Solving the Political Crisis
Although the situation may seem bleak, it is not an unfixable issue. The political crisis in Peru requires cooperation mainly from its primary political parties. The days of ousting the opposition in a never-ending battle for power must end. In addition, a united front must form against corruption. However, this may not be easy. Such a united front would require the major political parties in Peru. The parties have to abstain from their corrupt practices long enough to negotiate a new way of governance. This will help avoid the power struggles that have brought political turmoil upon the nation. The international community must provide support for Peruvians in this time of crisis. Additionally, it should help to rebuild the once successful democratic institution that existed within Peru. It can accomplish this largely by acting as mediators between parties and pushing for compromise and cooperation.

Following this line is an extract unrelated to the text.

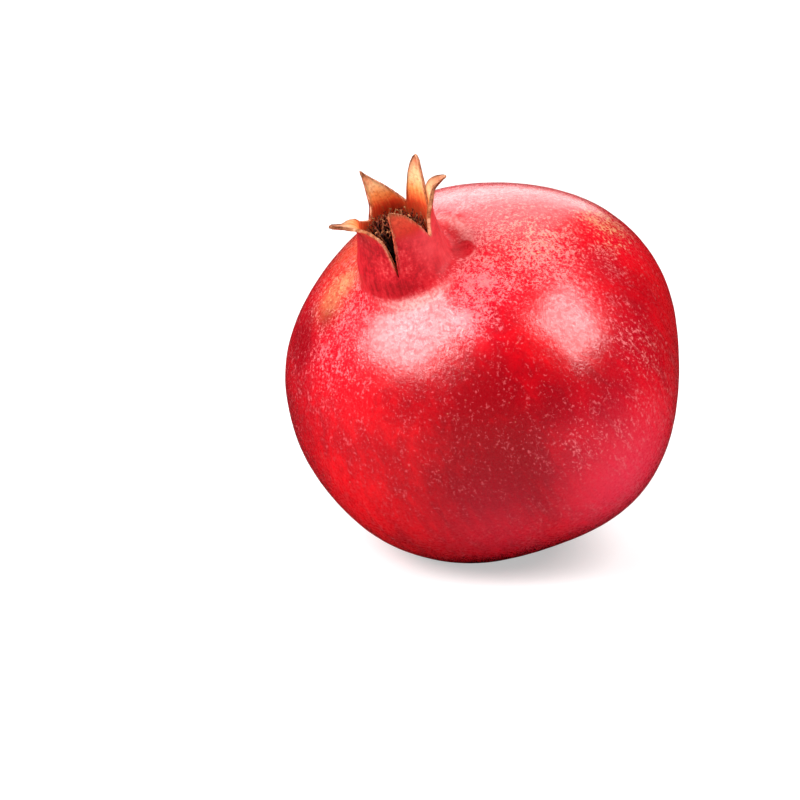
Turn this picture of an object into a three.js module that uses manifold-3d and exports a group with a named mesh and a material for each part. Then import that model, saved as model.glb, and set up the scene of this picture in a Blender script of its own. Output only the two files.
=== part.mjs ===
// A whole ripe pomegranate, lying tipped over on its side so that the crown points up and forward.
// Millimetres, +Z up. The origin is the centre of the small flat spot that the fruit rests on, and the
// crown leans towards -Y.
//
// Three solids: the fruit (rind, calyx tube and the five lobes of the crown, which grew as one piece), the
// dried stamens inside the calyx tube, and the clipped woody stub of the stalk at the other end.

import * as THREE from "three";
import Module from "manifold-3d";

const wasm = await Module();
wasm.setup();

// ---- rind: a near-sphere measured in its own frame, +Z from stalk to crown ----
const RADIUS = 49.0; // half of the width across the fruit's axis
const STALK_HALF = 43.6; // from the centre to the stalk end
const CROWN_HALF = 43.1; // from the centre to the crown end, under the calyx
// Flattened sides: [how many round the fruit, depth as a share of the radius, direction in degrees]
const SIDES = [
  [5, 0.0145, 62.8],
  [2, 0.0184, 8.0],
  [3, 0.0084, 97.2],
  [4, 0.0097, 73.6],
];
const DIMPLE = { depth: 1.8, width: 6.0 }; // the hollow round the stalk
const LUMP = 0.3; // height of the low uneven lumps all over

// ---- how the fruit lies ----
const LEAN = 41.0; // degrees from upright to the fruit's axis, tipped towards -Y
const CENTRE = new THREE.Vector3(1.7, 4.9, 43.45);
const SINK = 0.3; // how far the underside is pressed flat where it rests

// ---- calyx tube: it stands on the crown end, tilted back towards upright ----
const FOOT_RADIUS = 12.3;
const RIM_RADIUS = 9.5;
const TUBE = 14.6; // from the foot of the tube up to the gaps between the lobes
const FOOT = new THREE.Vector3(-0.8, -0.5, 40.4);
const TILT = 18.0; // degrees back towards upright
const SIDEWAYS = 6.0; // degrees towards +X
// Degrees from the crown pole where the rind starts to rise into the tube: less in front, more behind
const SHOULDER = { front: 20.0, back: 24.0 };
const FILLET_TOP = 6.0; // height on the tube where that rise ends
const FILLET_REACH = { rind: 0.5, tube: 0.33 }; // how far the rise keeps the direction of each
const WALL = 1.5;
const CUP_DEPTH = 11.5;
const FLOOR_RADIUS = 7.2;
const FLOOR_SAG = 1.2;

// ---- the five lobes, by their direction round the tube in degrees ----
// from, to: the gaps at either side, at the heights low0 and low1 over the rim
// tip: where the point is between the gaps, -1 to 1; length: its height; round0, round1: 1 is a straight
// edge up to the point and more is a bulging one; lean and curl: degrees outward, the curl between the
// shares curl0 and curl1 of the length; flat: how far it loses the tube's curve; drift: the point's shift
// sideways; split0, split1: a tear down into the tube at that side, splitWidth degrees wide; blunt: the
// radius of the point; twist: degrees that the lobe turns about its own middle; wall: how thick its point is
const LOBES = [
  { from: -54, to: 8, low0: 6, low1: -1.6, tip: -0.8, length: 9, round0: 1.5, round1: 1.9,
    lean: -4, curl: -6, curl0: 0.5, curl1: 1, flat: 0.2, drift: 0, split0: 13.8, splitWidth: 5, split: 1,
    blunt: 0.5, twist: 0, wall: 0.85 },
  { from: 8, to: 62, low0: -1.6, low1: 0, tip: 0, length: 13.3, round0: 1, round1: 1.6,
    lean: 9, curl: 70, curl0: 0.45, curl1: 1.05, flat: 0.3, drift: 0,
    blunt: 0.85, twist: -42, wall: 1.1 },
  { from: 62, to: 113, low0: 0, low1: 0, tip: 0, length: 12, round0: 2, round1: 2,
    lean: 8, curl: 14, curl0: 0.3, curl1: 1, flat: 0.3, drift: 0.9,
    blunt: 0.5, twist: 0, wall: 0.85 },
  { from: 113, to: 177, low0: 0, low1: -2.5, tip: 0.3, length: 9.8, round0: 1, round1: 1.2,
    lean: 5, curl: 6, curl0: 0.3, curl1: 1, flat: 0.5, drift: 2.6,
    blunt: 0.45, twist: 0, wall: 0.85 },
  { from: 177, to: 306, low0: -2.5, low1: -0.5, tip: 0.1, length: 9.4, round0: 0.62, round1: 0.62,
    lean: 14, curl: 50, curl0: 0, curl1: 0.45, flat: 0.1, drift: 0, split1: 7.3, splitWidth: 16, split: 2,
    blunt: 1.15, twist: 0, wall: 1.35 },
];
const LEAN_OVER = 0.3; // share of the length in which the lean comes in
const EDGE_STIFFNESS = 0.35; // a lobe's side edges curl less than its middle by this share

// ---- dried stamens: a dense tuft that fills the calyx tube ----
const STAMENS = 58;
const THREAD_RADIUS = 0.34;
const ANTHER_RADIUS = 0.62;
const TUFT = { radius: 5.9, height: 10.2, spread: 1.7 };
const PAD = { radius: 6.5, top: 4.4, bottom: 2.3, edge: 3.5 };

// ---- stalk stub ----
const STUB = { radius: 2.5, length: 5.2, slant: 0.9, gap: 0.35 };

// ---- how finely the surfaces are split ----
// Rings round the rind: [the angle from the stalk pole where they end, how many], closer where it rests.
const RIND_RINGS = [
  [() => rad(16), 3],
  [() => rad(66), 13],
  [shoulder, 12],
];
const RINGS = { fillet: 4, outside: 10, inside: 9, floor: 2 };
const COLUMNS = 14; // a lobe, plus a few along each tear

const rad = THREE.MathUtils.degToRad;
const clamp = THREE.MathUtils.clamp;

// The surface of the rind at polar angle th from the stalk pole and direction ph.
function rind(th, ph) {
  const up = -Math.cos(th);
  const out = Math.sin(th);
  let size = 1 / Math.hypot(up / (up < 0 ? STALK_HALF : CROWN_HALF), out / RADIUS);
  const across = size * out;
  let swell = 1;
  for (const [count, share, at] of SIDES) swell += out * out * share * Math.cos(count * (ph - rad(at)));
  size = size * swell + LUMP * out * out * lumps(th, ph);
  if (up < 0) size -= DIMPLE.depth * Math.exp(-((across / DIMPLE.width) ** 2));
  return new THREE.Vector3(size * out * Math.cos(ph), size * out * Math.sin(ph), size * up);
}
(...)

The government has not completely ignored the political crisis in Peru. Rather, the country has made a decent amount of progress in the past two decades by strengthening its economy, lowering its poverty rates and decreasing the amount of income inequality present. The strengthening of the political institutions and the laws surrounding them will ultimately help Peru the most. Once Peru’s institutions are able to regain legitimacy and close the loopholes that allow political corruption to thrive, the country will hopefully be able to feel a sense of normalcy. Domestic and international actors’ aid in tackling corruption head-on will combat the political crisis in Peru. In addition, forming a sense of unity should help the country attain stability.